Later still, the Prime Minister reassured Ken Purchase that more people were now entering "the Labour party". He actually meant "the labour market" but, this last wishful thought apart, all these stumbles were less Freudian slips than simple evidence that the Prime Minister had been running his mouth ragged over the last few days, sweaty telephone crumpling his earlobe as he attempted to parlay the Brussels earthquake into the opportunity for a new model city.

Mr Hague, I think, would be grateful if it were only his lips that disobeyed him. Returning to the issue of Europe, he attempted to apply "kitchen table Conservatism" rules to the debate: "This is an opportunity to talk about the future and not the past" he said, almost pleadingly, underlining his recent insistence that his party should move on from past errors.

This is easier said than done, of course, since the group most likely to bring up the Conservatives' past record is that army of tormentors facing him across the dispatch box, and while Mr Hague's authority over his own party is a gauzy thing at the best of times, it is sheet steel compared to his discipline over the Labour party.

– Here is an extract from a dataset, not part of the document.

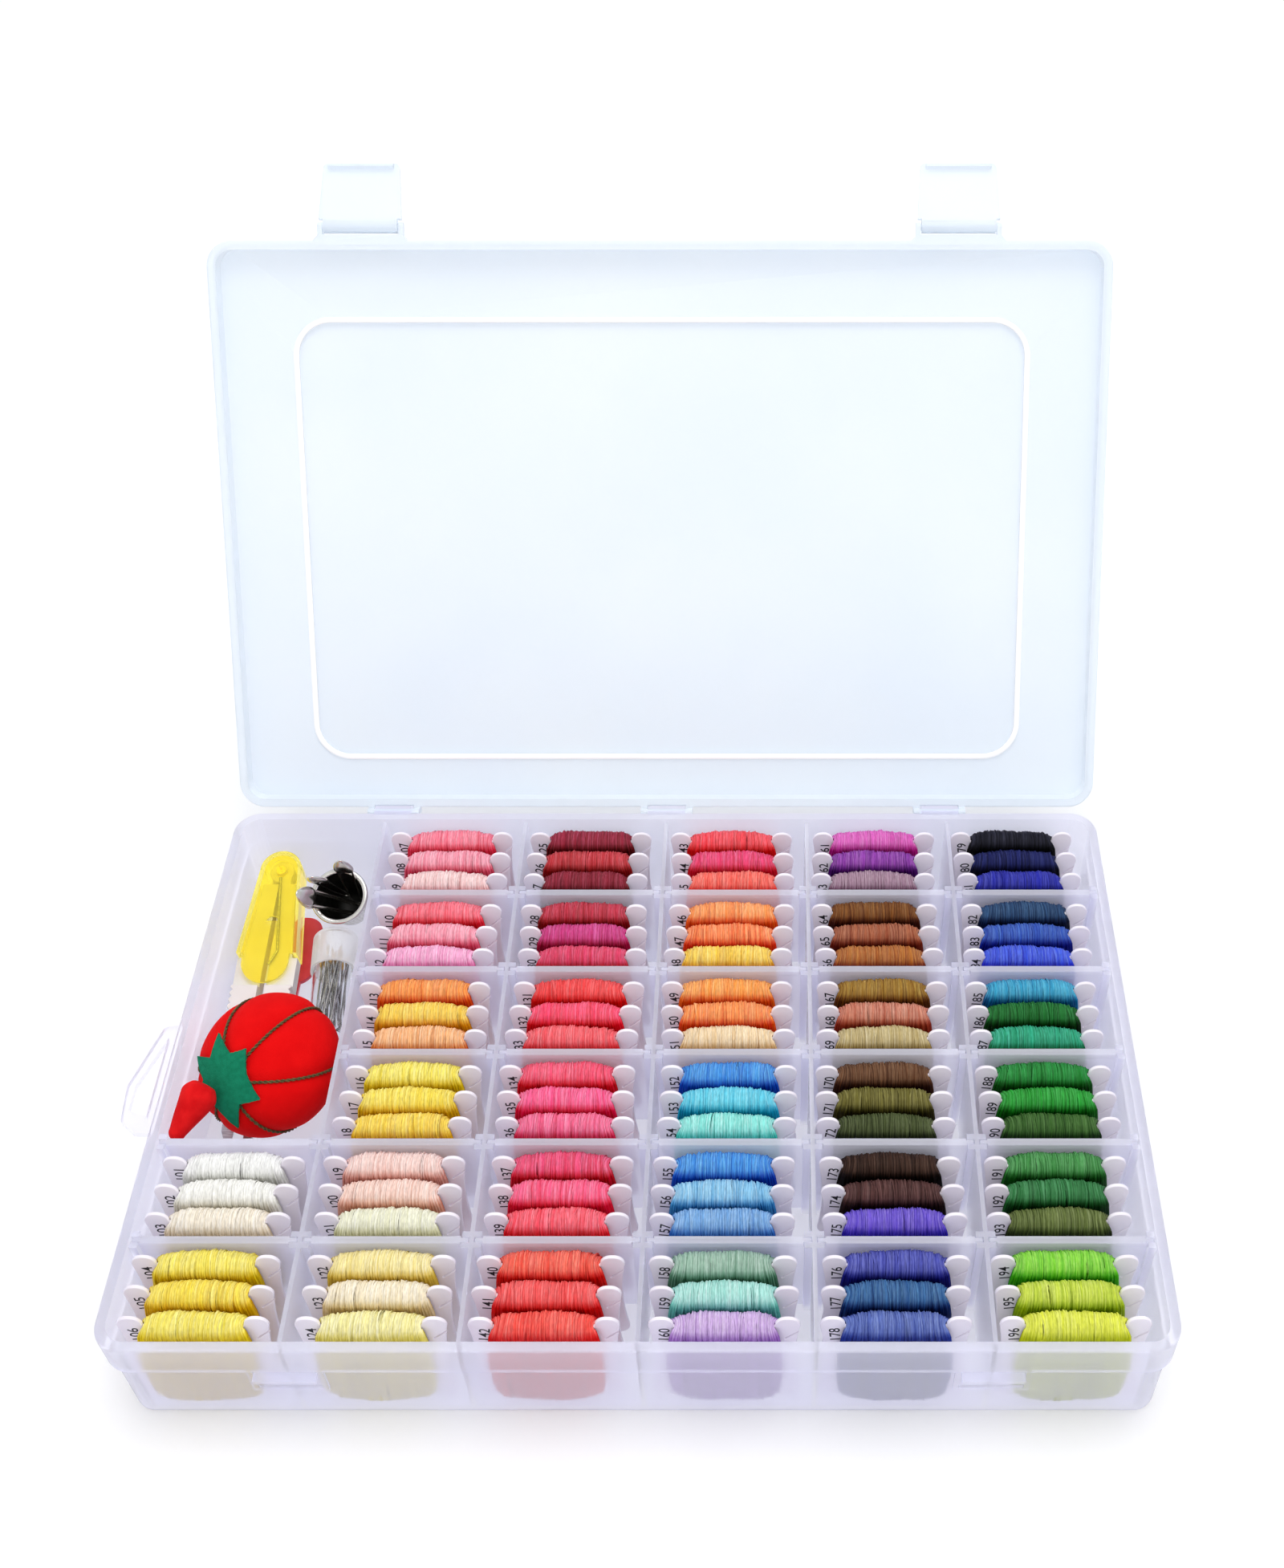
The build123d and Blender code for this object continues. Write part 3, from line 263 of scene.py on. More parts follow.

He is also at a disadvantage when it comes to his injunction to set aside knee-jerk partisanship and be constructive about the more acceptable elements of Labour policy. If he wants to offer the statesmanlike gift of cross- party support, he's only got Mr Blair to hand it to and hostilities must cease temporarily to allow the exchange to take place. The Prime Minister, on the other hand, can continue firing on Mr Hague while hurling olive branches over his head at the distinguished Europhiles on the Tory back benches - as he did yesterday during another brisk exchange on the European Commission.

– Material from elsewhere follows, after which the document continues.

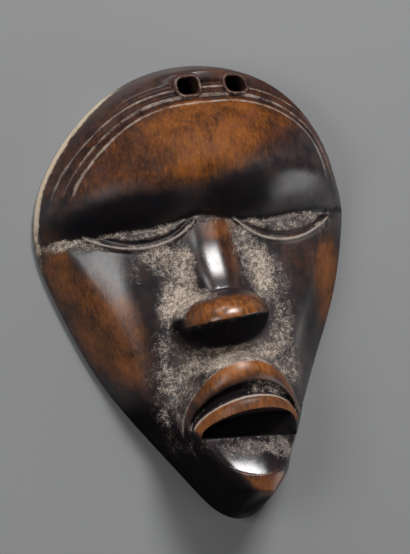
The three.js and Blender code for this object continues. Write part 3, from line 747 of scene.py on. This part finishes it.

Mr Hague did rally now and then, scoring a hit on the Deputy Prime Minister with his dismissive description of Mr Prescott "chasing angel fish round a coral reef".

He tried at first to laugh off this jab at his underwater fact-finding mission but making light of insults is not one of the Transport Minister's innate skills - a few seconds later the smile vanished and his ruddy suntan flushed an even deeper red.

Still, this cheered up Tory backbenchers and Mr Hague has also, I think, identified a promising pressure point with his suggestion that Parliament should be given increased powers to scrutinise government appointments of commissioners.

MPs on all sides of the house get excited at the idea of reviving their somewhat shrivelled powers - and it is very hard for Mr Blair not to sound like a killjoy when he squashes the notion flat in his reply.